*Work required*: Lines that contain "materials" are to be counted; give only their number.

*Records shown*:
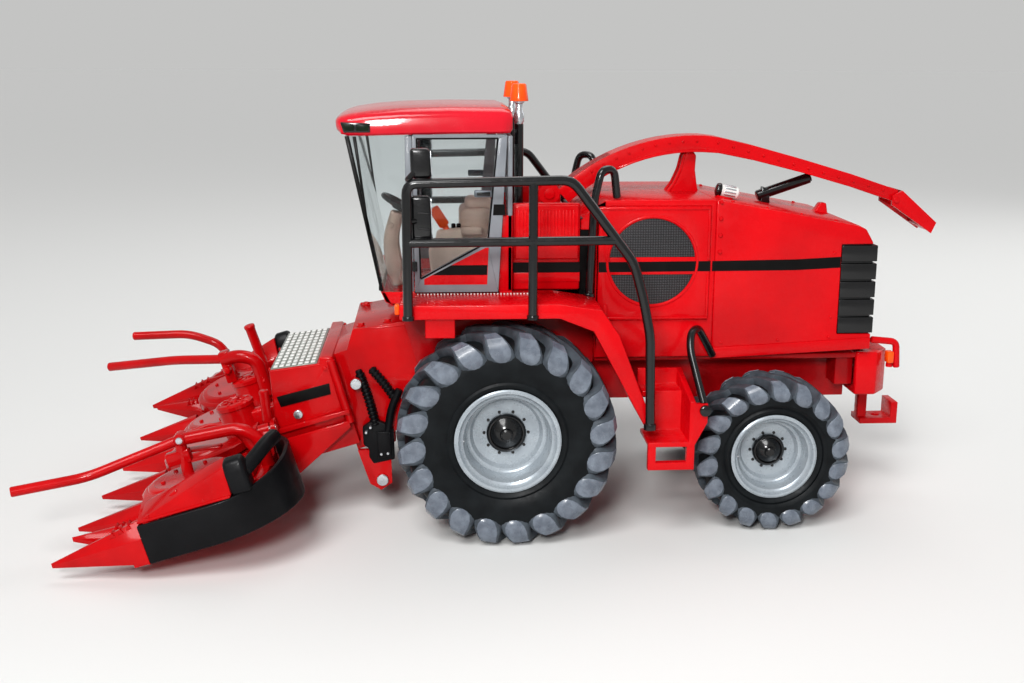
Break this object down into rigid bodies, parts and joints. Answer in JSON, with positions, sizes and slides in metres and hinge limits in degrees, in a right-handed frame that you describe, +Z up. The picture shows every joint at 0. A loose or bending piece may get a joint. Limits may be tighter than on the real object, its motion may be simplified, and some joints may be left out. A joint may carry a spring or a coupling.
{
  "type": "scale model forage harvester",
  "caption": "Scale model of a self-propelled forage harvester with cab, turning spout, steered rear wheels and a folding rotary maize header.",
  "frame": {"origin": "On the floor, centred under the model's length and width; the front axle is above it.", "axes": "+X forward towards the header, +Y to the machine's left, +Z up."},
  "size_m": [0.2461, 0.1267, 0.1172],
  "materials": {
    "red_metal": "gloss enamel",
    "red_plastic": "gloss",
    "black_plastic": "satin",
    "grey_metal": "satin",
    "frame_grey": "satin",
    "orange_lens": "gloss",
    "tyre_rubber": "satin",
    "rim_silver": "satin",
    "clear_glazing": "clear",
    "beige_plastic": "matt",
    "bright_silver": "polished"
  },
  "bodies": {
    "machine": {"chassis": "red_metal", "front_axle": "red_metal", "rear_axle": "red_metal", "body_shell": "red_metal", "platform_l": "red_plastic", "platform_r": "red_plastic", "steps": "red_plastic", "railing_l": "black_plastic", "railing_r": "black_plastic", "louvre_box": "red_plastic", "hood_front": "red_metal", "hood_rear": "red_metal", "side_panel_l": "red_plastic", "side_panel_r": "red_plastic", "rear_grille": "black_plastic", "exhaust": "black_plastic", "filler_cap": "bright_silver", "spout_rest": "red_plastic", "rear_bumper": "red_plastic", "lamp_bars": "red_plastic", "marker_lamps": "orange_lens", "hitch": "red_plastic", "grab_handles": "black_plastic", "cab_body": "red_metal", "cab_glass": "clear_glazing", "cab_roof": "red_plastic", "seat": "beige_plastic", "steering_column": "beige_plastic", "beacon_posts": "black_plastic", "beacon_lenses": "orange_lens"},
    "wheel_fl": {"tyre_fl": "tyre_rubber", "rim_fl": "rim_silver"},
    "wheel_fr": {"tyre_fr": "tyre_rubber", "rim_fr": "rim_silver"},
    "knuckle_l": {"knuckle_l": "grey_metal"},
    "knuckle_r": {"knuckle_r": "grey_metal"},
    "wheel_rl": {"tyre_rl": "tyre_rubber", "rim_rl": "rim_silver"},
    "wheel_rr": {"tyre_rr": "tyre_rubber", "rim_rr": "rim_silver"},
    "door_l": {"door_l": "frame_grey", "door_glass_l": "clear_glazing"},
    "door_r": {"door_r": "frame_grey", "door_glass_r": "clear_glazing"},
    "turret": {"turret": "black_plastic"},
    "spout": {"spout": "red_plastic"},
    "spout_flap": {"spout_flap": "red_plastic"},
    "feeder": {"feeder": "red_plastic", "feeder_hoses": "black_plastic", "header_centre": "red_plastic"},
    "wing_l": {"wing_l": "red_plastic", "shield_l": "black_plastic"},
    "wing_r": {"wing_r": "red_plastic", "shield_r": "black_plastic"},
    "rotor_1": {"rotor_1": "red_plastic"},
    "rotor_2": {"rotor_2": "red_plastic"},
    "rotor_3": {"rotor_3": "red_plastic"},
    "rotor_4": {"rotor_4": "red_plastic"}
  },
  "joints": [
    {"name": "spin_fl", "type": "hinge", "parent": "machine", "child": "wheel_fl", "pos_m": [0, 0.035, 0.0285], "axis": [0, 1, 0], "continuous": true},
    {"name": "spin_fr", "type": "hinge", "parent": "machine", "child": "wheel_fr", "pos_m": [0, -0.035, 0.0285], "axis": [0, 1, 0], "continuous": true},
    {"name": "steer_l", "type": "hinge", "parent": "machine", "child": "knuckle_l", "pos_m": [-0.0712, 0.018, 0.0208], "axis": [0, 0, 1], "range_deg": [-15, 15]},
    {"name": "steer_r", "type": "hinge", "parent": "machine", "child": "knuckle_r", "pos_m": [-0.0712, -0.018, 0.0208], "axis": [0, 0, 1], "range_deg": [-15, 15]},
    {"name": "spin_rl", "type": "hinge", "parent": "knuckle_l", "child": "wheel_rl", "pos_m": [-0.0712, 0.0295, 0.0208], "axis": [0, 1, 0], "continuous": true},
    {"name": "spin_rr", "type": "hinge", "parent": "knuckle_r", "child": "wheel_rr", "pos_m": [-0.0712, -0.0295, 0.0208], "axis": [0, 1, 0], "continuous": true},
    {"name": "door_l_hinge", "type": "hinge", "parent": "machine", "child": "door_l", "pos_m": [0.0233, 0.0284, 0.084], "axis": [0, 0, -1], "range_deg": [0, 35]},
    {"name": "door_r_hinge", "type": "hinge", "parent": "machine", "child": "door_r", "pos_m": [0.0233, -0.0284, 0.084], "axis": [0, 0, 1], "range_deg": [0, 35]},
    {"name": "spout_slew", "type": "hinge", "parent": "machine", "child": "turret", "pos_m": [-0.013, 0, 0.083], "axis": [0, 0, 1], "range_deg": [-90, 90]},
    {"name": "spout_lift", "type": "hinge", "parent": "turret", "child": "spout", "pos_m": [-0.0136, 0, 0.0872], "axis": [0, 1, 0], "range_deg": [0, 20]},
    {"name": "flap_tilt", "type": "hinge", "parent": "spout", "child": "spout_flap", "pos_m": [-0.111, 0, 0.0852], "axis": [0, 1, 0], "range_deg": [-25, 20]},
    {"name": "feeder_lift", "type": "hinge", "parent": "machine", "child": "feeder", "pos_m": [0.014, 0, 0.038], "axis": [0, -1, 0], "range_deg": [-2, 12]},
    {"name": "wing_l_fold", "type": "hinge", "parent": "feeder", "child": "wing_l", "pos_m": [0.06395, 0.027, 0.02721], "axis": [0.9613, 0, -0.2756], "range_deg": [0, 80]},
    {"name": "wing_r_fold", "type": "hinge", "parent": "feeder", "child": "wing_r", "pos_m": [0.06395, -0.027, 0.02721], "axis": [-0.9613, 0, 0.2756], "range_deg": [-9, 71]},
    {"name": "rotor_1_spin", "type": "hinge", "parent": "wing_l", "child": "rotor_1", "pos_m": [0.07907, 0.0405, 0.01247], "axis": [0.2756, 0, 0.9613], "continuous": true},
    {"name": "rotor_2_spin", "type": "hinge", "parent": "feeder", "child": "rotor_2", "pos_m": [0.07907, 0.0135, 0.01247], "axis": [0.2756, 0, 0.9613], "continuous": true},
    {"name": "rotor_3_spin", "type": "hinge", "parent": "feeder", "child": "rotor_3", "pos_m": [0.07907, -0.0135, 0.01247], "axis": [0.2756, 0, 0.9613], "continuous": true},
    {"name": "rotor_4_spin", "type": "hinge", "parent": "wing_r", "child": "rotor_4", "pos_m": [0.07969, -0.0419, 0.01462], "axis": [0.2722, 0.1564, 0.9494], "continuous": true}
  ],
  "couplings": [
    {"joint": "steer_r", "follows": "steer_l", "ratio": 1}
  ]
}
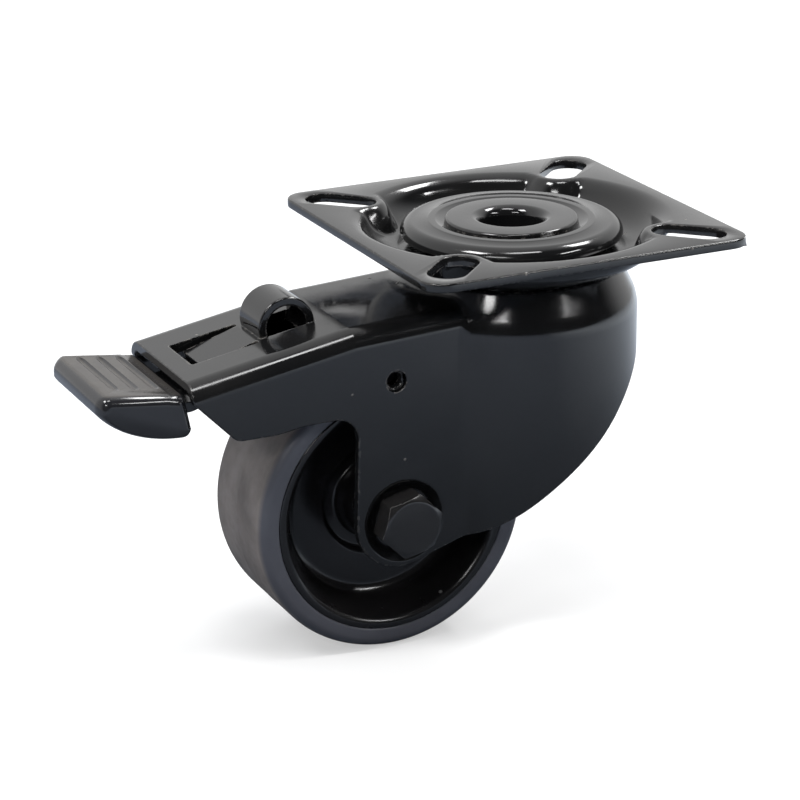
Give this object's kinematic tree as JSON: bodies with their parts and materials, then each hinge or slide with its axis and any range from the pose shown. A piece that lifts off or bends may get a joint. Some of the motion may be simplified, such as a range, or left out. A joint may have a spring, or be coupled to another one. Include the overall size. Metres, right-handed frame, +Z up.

*Correct output*: 2